A time-series database is also a sequence database. However, a sequence database is any database that consists of sequences of ordered events, with or without concrete notions of time. For example, Web page traversal sequences and customer shopping transaction sequences are sequence data, but they may not be time-series data. The mining of sequence data is discussed in Section 8.3. With the growing deployment of a large number of sensors, telemetry devices, and other on-line data collection tools, the amount of time-series data is increasing rapidly, often in the order of gigabytes per day (such as in stock trading) or even per minute (such as from NASA space programs). How can we find correlation relationships within time-series data? How can we analyze such huge numbers of time series to find similar or regular patterns, trends, bursts (such as sudden sharp changes), and outliers, with fast or even on-line real-time response. This has become an increasingly important and challenging problem. In this section, we examine several aspects of mining time-series databases, with a focus on trend analysis and similarity search.
Trend Analysis
A time series involving a variable Y, representing, say, the daily closing price of a share in a stock market, can be viewed as a function of time t, that is, Y = F(t). Such a function can be illustrated as a time-series graph, as shown in Figure 8.4, which describes a point moving with the passage of time.
In general, there are two goals in time-series analysis: (1) modeling time series (i.e., to gain insight into the mechanisms or underlying forces that generate the time series), and (2) forecasting time series (i.e., to predict the future values of the time-series variables).
Trend analysis consists of the following four major components or movements for characterizing time-series data:
Trend or long-term movements: These indicate the general direction in which a time series graph is moving over a long interval of time. This movement is displayed by a trend curve, or a trend line. For example, the trend curve of Figure 8.4 is indicated by a dashed curve. Typical methods for determining a trend curve or trend line include the weighted moving average method and the least squares method, discussed later.
Cyclic movements or cyclic variations: These refer to the cycles, that is, the long-term oscillations about a trend line or curve, which may or may not be periodic. That is, the cycles need not necessarily follow exactly similar patterns after equal intervals of time.
Seasonal movements or seasonal variations: These are systematic or calendar related. Examples include events that recur annually, such as the sudden increase in sales of chocolates and flowers before Valentine’s Day or of department store items before Christmas. The observed increase in water consumption in summer due to warm weather is another example. In these examples, seasonal movements are the identical or nearly identical patterns that a time series appears to follow during corresponding months of successive years.
Irregular or random movements: These characterize the sporadic motion of time series due to random or chance events, such as labor disputes, floods, or announced personnel changes within companies.
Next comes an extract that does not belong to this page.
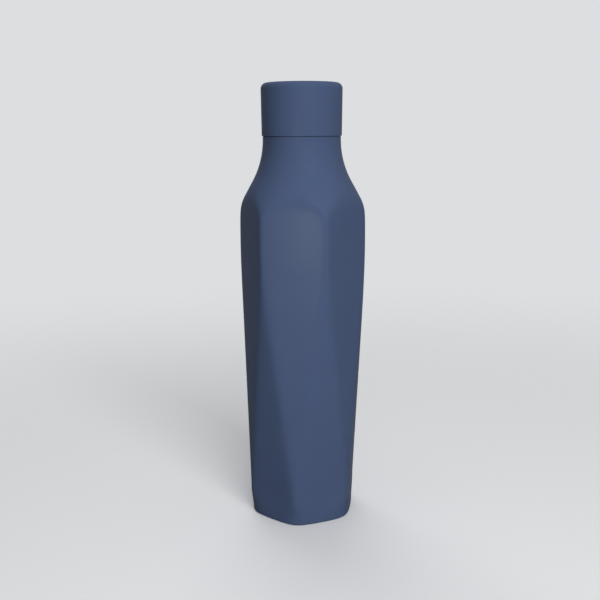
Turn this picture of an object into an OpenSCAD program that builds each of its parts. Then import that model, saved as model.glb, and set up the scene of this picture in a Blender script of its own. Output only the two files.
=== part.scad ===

Note that regression analysis has been a popular tool for modeling time series, finding trends and outliers in such data sets. Regression is a fundamental topic in statistics and is described in many textbooks. Thus, we will not spend much time on this theme. However, pure regression analysis cannot capture all of the four movements described above that occur in real-world applications. Hence, our discussion of trend analysis and modeling time series focuses on the above movements.